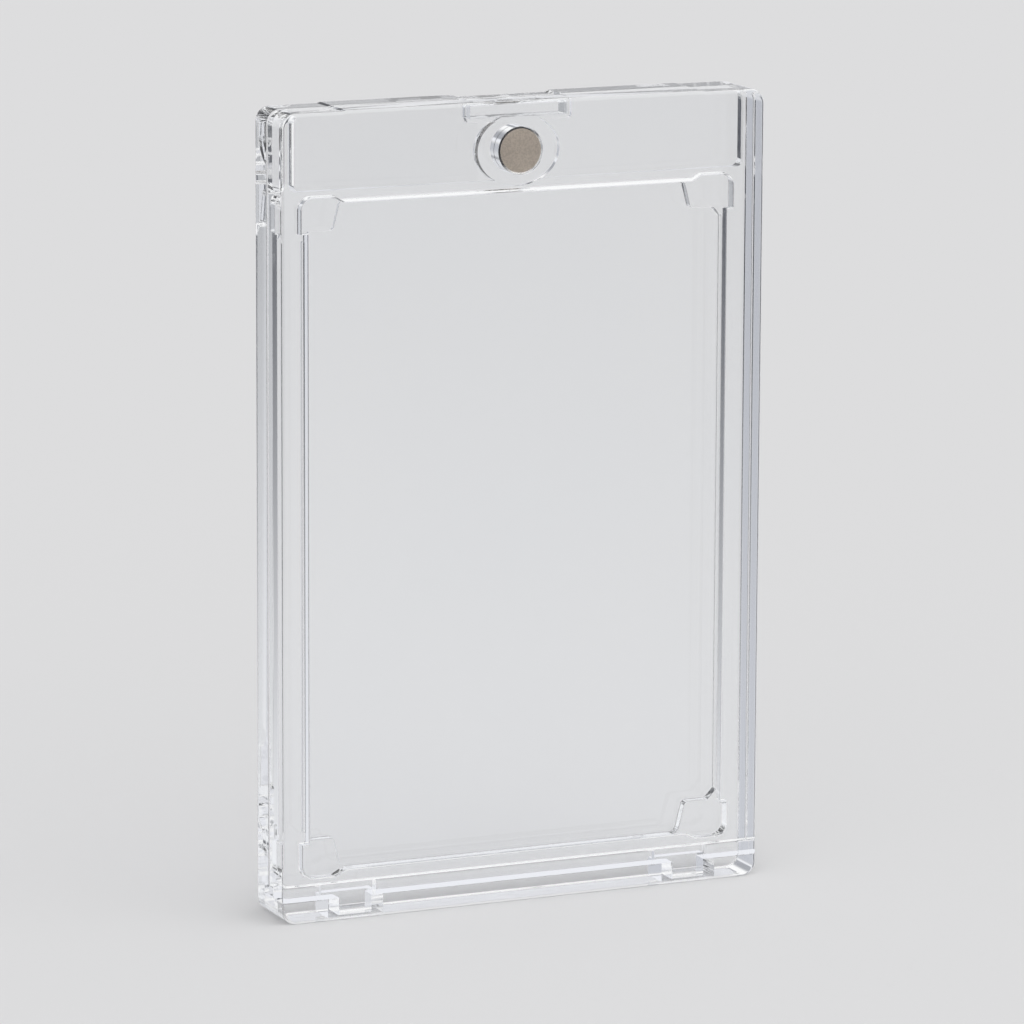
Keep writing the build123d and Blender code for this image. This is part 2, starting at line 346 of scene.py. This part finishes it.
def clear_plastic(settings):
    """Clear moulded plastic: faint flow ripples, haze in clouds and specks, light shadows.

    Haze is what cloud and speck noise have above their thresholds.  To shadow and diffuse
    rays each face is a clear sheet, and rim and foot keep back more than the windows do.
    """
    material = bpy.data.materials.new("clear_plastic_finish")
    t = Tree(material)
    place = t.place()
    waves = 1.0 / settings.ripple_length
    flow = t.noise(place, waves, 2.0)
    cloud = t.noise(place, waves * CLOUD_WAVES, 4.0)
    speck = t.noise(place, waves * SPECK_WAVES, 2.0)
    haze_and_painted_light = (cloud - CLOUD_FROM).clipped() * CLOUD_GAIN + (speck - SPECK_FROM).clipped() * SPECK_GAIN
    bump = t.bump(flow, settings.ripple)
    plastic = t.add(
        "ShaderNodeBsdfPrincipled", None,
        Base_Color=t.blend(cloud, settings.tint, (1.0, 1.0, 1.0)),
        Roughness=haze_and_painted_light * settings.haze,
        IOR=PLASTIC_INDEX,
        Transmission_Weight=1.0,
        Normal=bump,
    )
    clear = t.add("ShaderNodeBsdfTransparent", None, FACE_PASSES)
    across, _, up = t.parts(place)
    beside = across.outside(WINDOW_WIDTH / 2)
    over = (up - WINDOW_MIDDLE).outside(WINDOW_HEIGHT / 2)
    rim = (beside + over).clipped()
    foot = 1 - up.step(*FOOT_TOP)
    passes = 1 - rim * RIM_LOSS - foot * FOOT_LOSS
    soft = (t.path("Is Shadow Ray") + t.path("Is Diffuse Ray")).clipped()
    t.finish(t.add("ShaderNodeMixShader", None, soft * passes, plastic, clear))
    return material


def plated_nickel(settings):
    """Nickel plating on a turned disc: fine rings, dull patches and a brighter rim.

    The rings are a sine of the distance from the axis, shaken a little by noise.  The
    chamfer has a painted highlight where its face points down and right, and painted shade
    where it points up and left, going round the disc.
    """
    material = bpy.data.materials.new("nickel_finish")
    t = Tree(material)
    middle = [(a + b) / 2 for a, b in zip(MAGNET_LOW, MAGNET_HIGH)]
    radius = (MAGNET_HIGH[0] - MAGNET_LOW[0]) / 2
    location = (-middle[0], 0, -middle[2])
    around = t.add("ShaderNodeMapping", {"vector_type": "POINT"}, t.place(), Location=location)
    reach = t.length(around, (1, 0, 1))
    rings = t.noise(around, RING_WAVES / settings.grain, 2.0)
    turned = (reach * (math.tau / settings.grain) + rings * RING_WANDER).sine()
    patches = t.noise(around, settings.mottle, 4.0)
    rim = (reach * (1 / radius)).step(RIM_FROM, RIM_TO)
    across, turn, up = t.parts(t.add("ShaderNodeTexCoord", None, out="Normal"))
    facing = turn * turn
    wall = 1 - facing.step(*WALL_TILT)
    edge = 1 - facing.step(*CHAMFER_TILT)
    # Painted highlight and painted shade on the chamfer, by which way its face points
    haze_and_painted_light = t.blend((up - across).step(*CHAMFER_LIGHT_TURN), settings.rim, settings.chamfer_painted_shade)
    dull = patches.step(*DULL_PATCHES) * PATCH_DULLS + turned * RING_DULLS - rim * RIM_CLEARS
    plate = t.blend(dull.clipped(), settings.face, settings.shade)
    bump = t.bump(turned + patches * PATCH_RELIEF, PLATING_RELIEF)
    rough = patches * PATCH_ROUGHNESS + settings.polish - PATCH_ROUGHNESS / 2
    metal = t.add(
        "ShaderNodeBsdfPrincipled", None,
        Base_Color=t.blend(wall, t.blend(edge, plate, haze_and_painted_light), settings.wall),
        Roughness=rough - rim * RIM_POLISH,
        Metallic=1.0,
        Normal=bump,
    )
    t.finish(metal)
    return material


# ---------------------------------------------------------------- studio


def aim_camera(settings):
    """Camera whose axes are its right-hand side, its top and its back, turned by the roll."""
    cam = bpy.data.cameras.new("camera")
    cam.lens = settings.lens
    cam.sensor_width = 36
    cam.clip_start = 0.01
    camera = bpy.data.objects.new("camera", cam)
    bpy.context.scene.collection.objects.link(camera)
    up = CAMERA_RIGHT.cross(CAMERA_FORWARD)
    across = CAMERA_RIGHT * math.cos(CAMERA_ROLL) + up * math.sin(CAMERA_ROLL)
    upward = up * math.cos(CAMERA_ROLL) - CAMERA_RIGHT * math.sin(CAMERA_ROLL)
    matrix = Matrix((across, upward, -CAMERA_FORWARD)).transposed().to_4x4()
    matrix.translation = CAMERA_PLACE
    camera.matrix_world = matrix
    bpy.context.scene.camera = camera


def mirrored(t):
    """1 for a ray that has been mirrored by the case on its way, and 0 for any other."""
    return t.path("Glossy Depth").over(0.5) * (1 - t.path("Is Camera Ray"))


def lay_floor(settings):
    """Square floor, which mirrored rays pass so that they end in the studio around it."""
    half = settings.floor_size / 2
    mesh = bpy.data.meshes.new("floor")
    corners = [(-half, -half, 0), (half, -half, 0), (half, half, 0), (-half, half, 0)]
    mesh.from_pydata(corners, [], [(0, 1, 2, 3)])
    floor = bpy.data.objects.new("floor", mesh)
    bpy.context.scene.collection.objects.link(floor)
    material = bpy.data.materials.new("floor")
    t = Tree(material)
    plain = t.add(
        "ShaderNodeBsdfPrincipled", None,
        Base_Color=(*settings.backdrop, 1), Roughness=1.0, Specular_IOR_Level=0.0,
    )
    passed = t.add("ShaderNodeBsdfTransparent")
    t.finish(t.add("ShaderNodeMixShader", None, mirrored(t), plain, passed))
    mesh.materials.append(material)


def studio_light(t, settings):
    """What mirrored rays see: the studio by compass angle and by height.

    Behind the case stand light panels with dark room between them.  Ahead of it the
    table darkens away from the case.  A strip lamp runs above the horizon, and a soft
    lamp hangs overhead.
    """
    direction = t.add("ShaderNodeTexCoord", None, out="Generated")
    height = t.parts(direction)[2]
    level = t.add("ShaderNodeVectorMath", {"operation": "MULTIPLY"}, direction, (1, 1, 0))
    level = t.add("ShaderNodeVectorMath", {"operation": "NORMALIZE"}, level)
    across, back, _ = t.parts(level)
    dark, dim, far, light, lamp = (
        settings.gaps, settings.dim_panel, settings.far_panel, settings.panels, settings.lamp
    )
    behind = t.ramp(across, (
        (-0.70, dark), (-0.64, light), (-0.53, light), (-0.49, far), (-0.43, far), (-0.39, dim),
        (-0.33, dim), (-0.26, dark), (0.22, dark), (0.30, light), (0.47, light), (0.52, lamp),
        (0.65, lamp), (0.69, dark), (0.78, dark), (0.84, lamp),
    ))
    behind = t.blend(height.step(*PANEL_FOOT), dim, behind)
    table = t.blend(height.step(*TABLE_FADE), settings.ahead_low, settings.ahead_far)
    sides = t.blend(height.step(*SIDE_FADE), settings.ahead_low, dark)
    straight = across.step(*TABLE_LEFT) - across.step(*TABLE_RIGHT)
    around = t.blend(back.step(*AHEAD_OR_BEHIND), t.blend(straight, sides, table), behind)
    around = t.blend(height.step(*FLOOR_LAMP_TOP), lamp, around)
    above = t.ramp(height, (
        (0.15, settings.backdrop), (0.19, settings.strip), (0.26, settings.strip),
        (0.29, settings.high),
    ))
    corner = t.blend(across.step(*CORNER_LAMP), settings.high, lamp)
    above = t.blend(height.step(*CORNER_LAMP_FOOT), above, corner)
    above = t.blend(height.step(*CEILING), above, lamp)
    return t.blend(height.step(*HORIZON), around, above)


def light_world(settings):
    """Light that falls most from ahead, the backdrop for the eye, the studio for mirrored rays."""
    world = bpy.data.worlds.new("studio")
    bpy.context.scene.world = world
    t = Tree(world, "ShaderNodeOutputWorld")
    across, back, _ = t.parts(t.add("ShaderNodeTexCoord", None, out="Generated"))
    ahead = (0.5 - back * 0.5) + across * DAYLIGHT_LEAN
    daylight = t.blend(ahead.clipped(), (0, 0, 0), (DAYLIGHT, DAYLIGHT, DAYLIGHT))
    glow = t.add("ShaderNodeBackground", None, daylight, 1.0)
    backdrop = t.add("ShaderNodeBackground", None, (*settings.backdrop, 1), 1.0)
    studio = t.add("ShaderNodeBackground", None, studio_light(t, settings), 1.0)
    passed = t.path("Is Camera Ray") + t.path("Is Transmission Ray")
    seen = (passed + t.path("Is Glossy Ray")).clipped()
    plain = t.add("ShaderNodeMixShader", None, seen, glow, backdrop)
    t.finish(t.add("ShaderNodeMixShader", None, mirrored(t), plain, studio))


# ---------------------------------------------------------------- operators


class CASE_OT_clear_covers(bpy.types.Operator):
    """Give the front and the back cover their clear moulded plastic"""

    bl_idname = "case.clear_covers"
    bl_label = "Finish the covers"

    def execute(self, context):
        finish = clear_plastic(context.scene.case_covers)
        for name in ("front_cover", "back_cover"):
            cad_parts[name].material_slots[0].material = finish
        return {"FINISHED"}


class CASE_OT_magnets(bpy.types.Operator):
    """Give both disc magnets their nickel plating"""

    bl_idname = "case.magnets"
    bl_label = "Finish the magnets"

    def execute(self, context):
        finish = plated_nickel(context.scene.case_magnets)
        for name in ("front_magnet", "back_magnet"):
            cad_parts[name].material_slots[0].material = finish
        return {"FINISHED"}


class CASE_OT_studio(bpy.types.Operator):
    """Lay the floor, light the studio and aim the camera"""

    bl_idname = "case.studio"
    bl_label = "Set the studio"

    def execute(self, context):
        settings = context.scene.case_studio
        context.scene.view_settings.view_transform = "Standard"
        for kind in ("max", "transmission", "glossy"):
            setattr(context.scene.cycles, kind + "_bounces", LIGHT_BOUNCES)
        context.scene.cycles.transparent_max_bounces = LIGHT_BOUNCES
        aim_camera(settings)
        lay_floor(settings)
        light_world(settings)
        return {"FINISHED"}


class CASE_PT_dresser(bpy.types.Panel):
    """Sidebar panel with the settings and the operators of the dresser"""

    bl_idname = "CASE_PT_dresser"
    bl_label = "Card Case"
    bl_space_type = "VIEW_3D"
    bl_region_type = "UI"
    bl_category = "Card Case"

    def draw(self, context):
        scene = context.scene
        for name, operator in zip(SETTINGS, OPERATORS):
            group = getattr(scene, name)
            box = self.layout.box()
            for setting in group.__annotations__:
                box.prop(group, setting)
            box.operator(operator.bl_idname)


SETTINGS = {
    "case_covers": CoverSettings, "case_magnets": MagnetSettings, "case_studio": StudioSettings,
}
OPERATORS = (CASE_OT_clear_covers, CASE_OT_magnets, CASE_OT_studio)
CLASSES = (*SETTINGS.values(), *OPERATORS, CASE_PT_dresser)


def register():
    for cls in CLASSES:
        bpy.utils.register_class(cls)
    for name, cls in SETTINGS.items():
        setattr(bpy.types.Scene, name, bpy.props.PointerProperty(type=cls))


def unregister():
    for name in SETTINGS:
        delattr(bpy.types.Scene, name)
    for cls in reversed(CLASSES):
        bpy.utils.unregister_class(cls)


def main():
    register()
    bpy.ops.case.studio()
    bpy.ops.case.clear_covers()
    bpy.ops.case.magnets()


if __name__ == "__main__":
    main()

----

• _WHAT THIS TASK INVOLVES_
Print only the lines from the top of the data above down to the line holding "a brighter rim.", inclusive.

• _CORRECT OUTPUT_
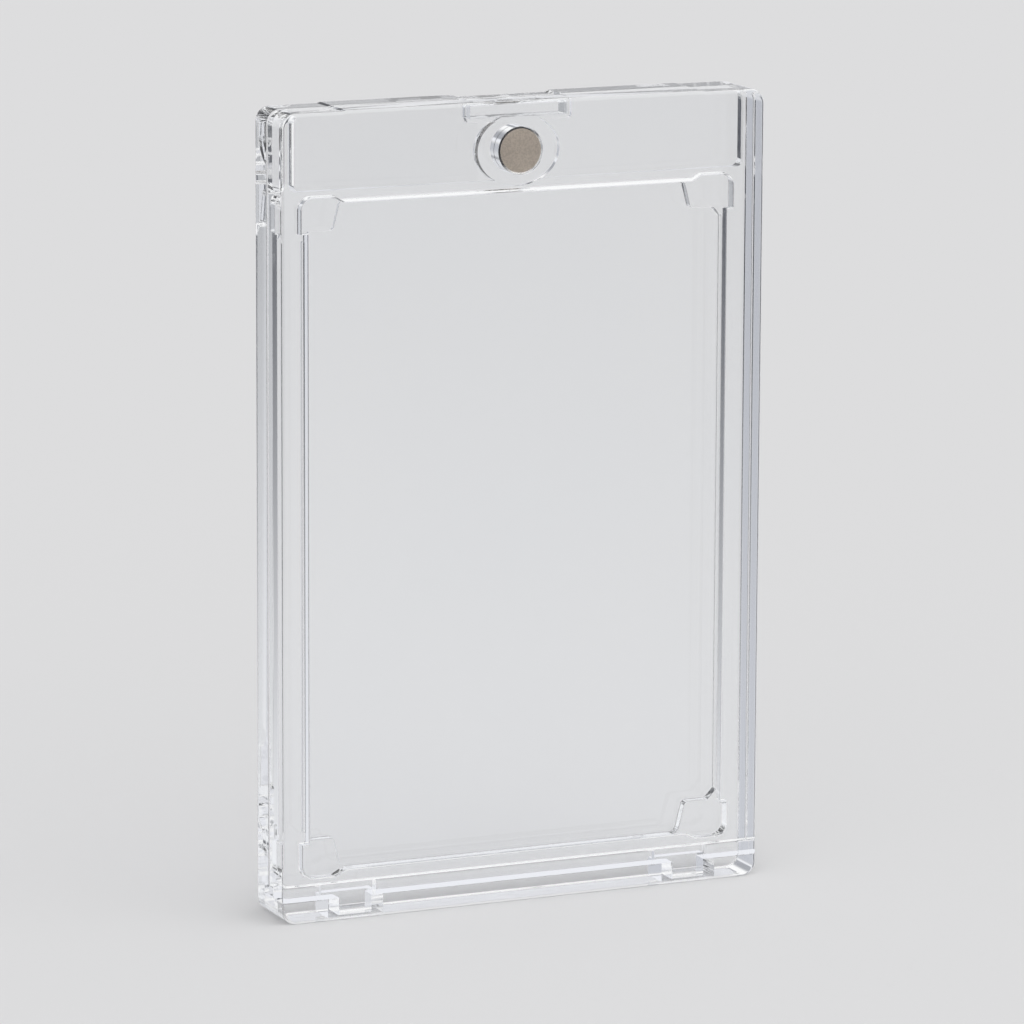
Keep writing the build123d and Blender code for this image. This is part 2, starting at line 346 of scene.py. This part finishes it.
def clear_plastic(settings):
    """Clear moulded plastic: faint flow ripples, haze in clouds and specks, light shadows.

    Haze is what cloud and speck noise have above their thresholds.  To shadow and diffuse
    rays each face is a clear sheet, and rim and foot keep back more than the windows do.
    """
    material = bpy.data.materials.new("clear_plastic_finish")
    t = Tree(material)
    place = t.place()
    waves = 1.0 / settings.ripple_length
    flow = t.noise(place, waves, 2.0)
    cloud = t.noise(place, waves * CLOUD_WAVES, 4.0)
    speck = t.noise(place, waves * SPECK_WAVES, 2.0)
    haze_and_painted_light = (cloud - CLOUD_FROM).clipped() * CLOUD_GAIN + (speck - SPECK_FROM).clipped() * SPECK_GAIN
    bump = t.bump(flow, settings.ripple)
    plastic = t.add(
        "ShaderNodeBsdfPrincipled", None,
        Base_Color=t.blend(cloud, settings.tint, (1.0, 1.0, 1.0)),
        Roughness=haze_and_painted_light * settings.haze,
        IOR=PLASTIC_INDEX,
        Transmission_Weight=1.0,
        Normal=bump,
    )
    clear = t.add("ShaderNodeBsdfTransparent", None, FACE_PASSES)
    across, _, up = t.parts(place)
    beside = across.outside(WINDOW_WIDTH / 2)
    over = (up - WINDOW_MIDDLE).outside(WINDOW_HEIGHT / 2)
    rim = (beside + over).clipped()
    foot = 1 - up.step(*FOOT_TOP)
    passes = 1 - rim * RIM_LOSS - foot * FOOT_LOSS
    soft = (t.path("Is Shadow Ray") + t.path("Is Diffuse Ray")).clipped()
    t.finish(t.add("ShaderNodeMixShader", None, soft * passes, plastic, clear))
    return material


def plated_nickel(settings):
    """Nickel plating on a turned disc: fine rings, dull patches and a brighter rim.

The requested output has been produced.